Boulevard beer is available in Arkansas, Iowa, Illinois, Kansas, Missouri, Nebraska, Oklahoma, South Dakota, and — most recently — the Twin Cities area. But company officials said they had no plans to sell the beer nationwide. Creating the next Sam Adams simply isn’t part of McDonald’s dream.
Company officials do, however, plan to build a new brewery by the summer of 2005 that will be able to pump out 500,000 barrels of beer each year. McDonald said the new brewery will be right next to the old one on Kansas City’s Southwest Boulevard. That one can make 90,000 barrels of beer each year.
“What percentage of people drinking beer today are real beer drinkers?” McDonald said. “That is the million dollar question.”
“I believe it’s 20 percent,” he continued, with a smirk.
It’s an ambitious figure, considering St. Louis-based Anheuser-Busch alone has about 50 percent of the U.S. market, while Boulevard has just 2 percent of the Kansas City area market.
McDonald insists he “admires” the “Big Three” of the beer industry — Anheuser-Busch, Miller and Coors, which together account for more than 80 percent of beer sold in the United States — but said they “have chosen a path of generic product.”
Company emphasizes flavor
Boulevard is a craft brewery, meaning the emphasis is on flavor rather than mass appeal. According to the Association of Brewers in Boulder, Colo., craft beers generally are made with malted barley, though some malted wheat or rye may be substituted. The top-selling American beers, including Budweiser and Coors, are brewed using 30 to 40 percent rice or corn, making them lighter-bodied and lighter-flavored.

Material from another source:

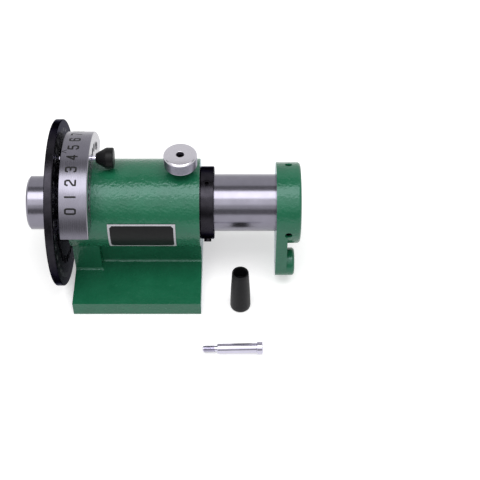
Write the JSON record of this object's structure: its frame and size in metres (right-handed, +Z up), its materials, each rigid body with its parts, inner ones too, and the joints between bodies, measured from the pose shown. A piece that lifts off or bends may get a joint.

In the heyday of specialty and craft beers, observers thought they could obtain as much as 10 percent of the national beer market, but the market share of these beers remains around 3 percent.
The specialty and craft beer market struggled in the late 1990s, as hundreds of breweries and brewpubs shuttered. Market growth reached about 50 percent in 1995, before sales fell flat in 1998, but Boulevard still managed to sell more beer each year without expanding its territory.
Meanwhile, the market has rebounded somewhat. Last year, U.S. craft beer production overall grew 3.4 percent, while beer consumption increased just 0.7 percent, said Paul Gatza, director of Institute for Brewing Studies, which is a division of the Association of Brewers.
“The people who weren’t in it for the serious long haul, who weren’t coming at it from the beer side but were more coming at it from the business side, they’ve kind of moved away and the hard core brewers have continued on,” Gatza said.
Boulevard’s sales growth has slowed in recent years, from an uncontrollable 50 to 60 percent each year in the early 1990s to 15 to 20 percent growth each year in the last six years. Jeff Krum, the company’s chief financial officer, said Boulevard saw 12 percent growth in the first quarter of 2003 and is shooting for 14 percent growth overall this year.
Plans for growth
Last year, Gatza said, Boulevard produced 63,616 barrels of beer, making it the 15th largest domestic specialty brewing company in the country.
“A lot of these smaller brands have been building awareness over the years and now they’re accepted parts of their regions and their communities, so people buy them. They trust them,” Gatza said. “The quality has improved remarkably in the last 10 to 15 years, and people, when they’re buying a craft beer they know they’re going to get something good.”
Bob Sullivan, the company’s chief marketing officer, said his goal is for Boulevard to grow without extending its geographic territory. If Boulevard did need to expand into new regions to make enough money to support its overhead, Sullivan said company officials would consider Colorado or Texas. But he said Boulevard will never be a national brewery.
“We hand sell our beer,” Sullivan said, adding that he knows all of Boulevard’s distributors and many retailers.
Jeff Becker, president of the of Beer Institute, said decisions about where and how to grow can make or break a brewery.
“They have to look at long term plans: Do we continue to expand? Do we continue to focus on our own markets? Those are the kind of decisions that brewers have made for years,” Becker said.
Some big names in the industry, such as Stroh Brewery Co. of Detroit and G. Heilman Brewing Co. of LaCrosse, Wis., were unable to sustain their growth once they expanded, Becker said, and are now out of business.